What's Next? How Hobby Lobby Affects Wheaton College and Nearly 100 Other Cases
Just hours after the Supreme Court's 5-4 decision for Hobby Lobby and fewer than 24 before the IRS could fine several corporations for HHS mandate violations, federal circuit courts granted last minute relief to Wheaton College and six Catholic organizations, including a television network, a college, and a children's home.
At least 50 cases involving nonprofit organizations, many of which had been on hold, should be affected by the Supreme Court's narrow decision to side with Hobby Lobby and Conestoga Wood Specialties in the debate over whether they should be required to pay for some forms of birth control that are possible abortifacients, according to the Becket Fund. A total of one hundred cases, involving both nonprofit and for-profit firms, have challenged the HHS mandate, which requires employers with more than 50 employees to provide health care insurance including 20 kinds of contraception.
Some cases ask for broader exceptions than Hobby Lobby and Conestoga did. For instance, the court document granting an injunction to the Catholic Eternal Word Television Network (EWTN) notes that "The Network refuses to provide, subsidize, or support health insurance that in any way encourages the use of artificial contraception, sterilization, or abortion, all of which it considers 'grave sin.'"
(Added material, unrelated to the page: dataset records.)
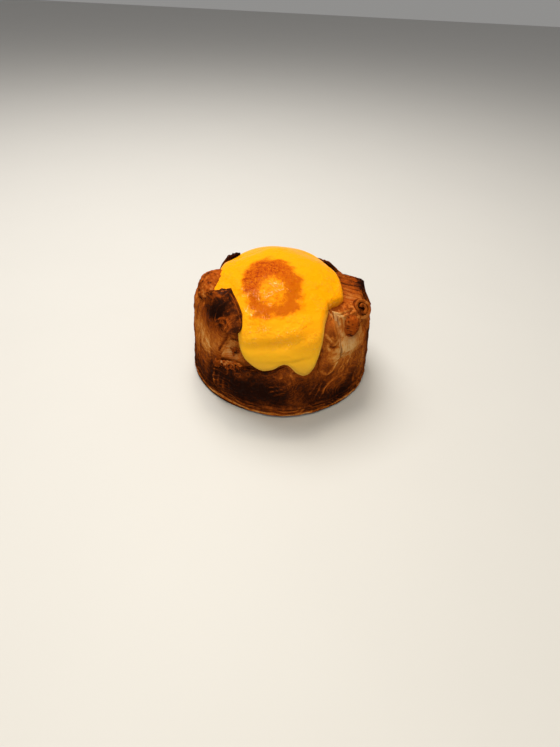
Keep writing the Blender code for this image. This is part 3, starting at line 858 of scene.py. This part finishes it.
def make_bun(name, centre, radii, bake, ruddy, lined):
    bm = bmesh.new()
    bmesh.ops.create_uvsphere(bm, u_segments=BUN_STEPS, v_segments=BUN_ROWS, radius=1.0)
    unit = points_of(bm)
    points = unit * np.array(radii) + np.array(centre)
    height = unit[:, 2] * radii[2]
    leaf = (1.2 * height + 3.0 * unit[:, 0] + 3.2 * lumps(points, 5.0, 1.0)) / BUN_PITCH
    blisters = 0.9 * lumps(points, 4.5, 8.0) + 0.5 * np.abs(lumps(points, 2.2, 3.0))
    blisters = (blisters + 0.2 * lumps(points, 1.1)) * min(min(radii) / FULL_BLISTERS, 1.0)
    points = points + unit * blisters[:, None]
    scorched = 0.20 * lumps(points, 4.0, 5.0, 2) + 0.44 * lumps(points, 1.4, 9.0)
    scorched = (scorched + 0.32 * lumps(points, 0.8, 2.0)) * (1 - 0.6 * lined)
    # the lump's underside is painted darker, as shade
    under = 0.2 * (1 - ease(unit[:, 2], -0.5, 0.1))
    dough_piece(
        name,
        bm,
        points,
        leaf=leaf,
        lined=lined,
        bake=bake + scorched + under,
        ruddy=np.clip(ruddy + 0.4 * lumps(points, 5.0, 2.0), 0, 1),
    )


for bun_sizes in BUNS:
    make_bun(*bun_sizes)


# ---------------------------------------------------------------- Flakes
# Splinters of the outermost leaves that cracked off along the torn edges and stuck where they
# fell, most of them along the ledge at the front left.

# azimuth and height of each band's two ends, its half width, how many flakes, how brown they are
# and how far out from the wall they lie
FLAKE_BANDS = (
    ((-41.6, 20.4), (-22.0, 24.2), 1.0, 130, 0.72, 1.9),
    ((-41.0, 22.4), (-24.0, 25.8), 0.7, 60, 0.36, 1.9),
    ((-30.0, 29.0), (-26.0, 33.0), 0.9, 14, 0.52, 1.7),
    ((-30.0, 42.5), (-25.5, 44.5), 0.6, 20, 0.95, 2.2),
    ((74, 31.0), (84, 34.0), 1.6, 20, 0.45, 0.4),
    ((132, 32.0), (166, 28.0), 2.0, 40, 0.45, 0.3),
    ((-160, 28.0), (-124, 32.0), 2.0, 40, 0.45, 0.3),
)
FLAKE_SIZES = (0.45, 1.1)
FLAKE_WIDTHS, FLAKE_HEIGHTS = (0.35, 0.8), (0.16, 0.32)  # as shares of the size
FLAKE_SEED = 11


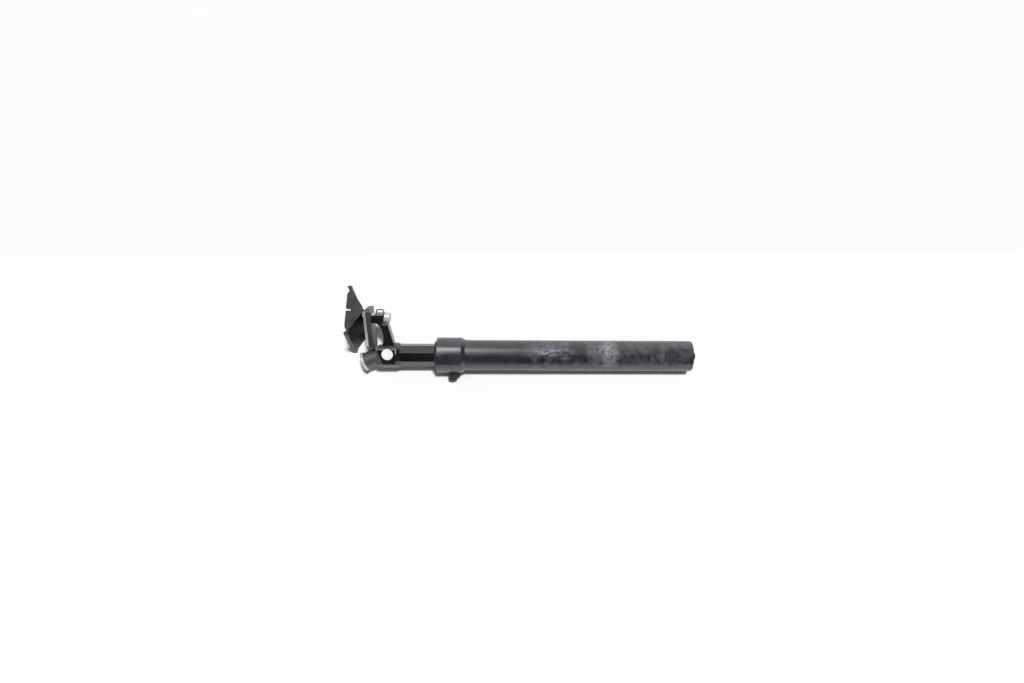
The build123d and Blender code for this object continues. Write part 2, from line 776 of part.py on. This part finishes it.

"Just as the for-profit company known as the New York Times enjoys the right to freedom of the press under the First Amendment, so Hobby Lobby enjoys the right to religious freedom protected by RFRA," says Robert George, McCormick Professor of Jurisprudence at Princeton University. "Protection for religious liberty doesn't stop where commerce begins."
Wheaton and the Catholic organizations — EWTN, Catholic Diocese of Cheyenne, Catholic Charities of Wyoming, St. Joseph's Children's Home, St. Anthony Tri-Parish Catholic School, and Wyoming Catholic College — are all protected with temporary injunctions that prevent the government from fining them while they argue their cases in court.
Citing the Hobby Lobby ruling in the decision to grant an injunction to EWTN, Eleventh Circuit Court Judge Martin Pryor notes in a concurring opinion that "the Network is substantially likely to succeed on the merits of its appeal," and that "it is not for us [the courts] to say that the line drawn by the religious believer was an unreasonable one. Courts should not undertake to dissect religious beliefs."
While the Supreme Court decision was directed towards for-profit "closely held" firms, experts don't anticipate much confusion over this boundary, as the IRS already imposes different tax and reporting rules on these organizations. The IRS considers a corporation closely held if five or fewer people held more than 50 percent of its outstanding stock value over the past six months.
The ruling has passionate supporters and critics. Russell Moore, president of the Southern Baptist Convention's Ethics and Religious Liberty Commission, said, "This is as close as a Southern Baptist gets to dancing in the streets for joy," calling it "a win for everyone."
Hillary Clinton and Nancy Pelosi, on the other hand, are calling the decision a "war on women." But not all media coverage is falling in line with that view, with responses like "Nothing But Good News for Women" at U.S. News and World Report and The Supreme Court Isn't Waging a War on Women in Hobby Lobby at The Atlantic.
Jonathan Merritt identifies four major upcoming issues for religious liberty, including service at gay weddings (CT previously asked if Jesus would bake a cake for a gay wedding). His first item touches on the next battle over aspects of the HHS mandate: the Little Sisters of the Poor. This international order of Catholic nuns represent a much larger group of nonprofit ministries that are challenging the same mandate as Hobby Lobby. Their case is currently before the 10th Circuit Court of Appeals in Denver.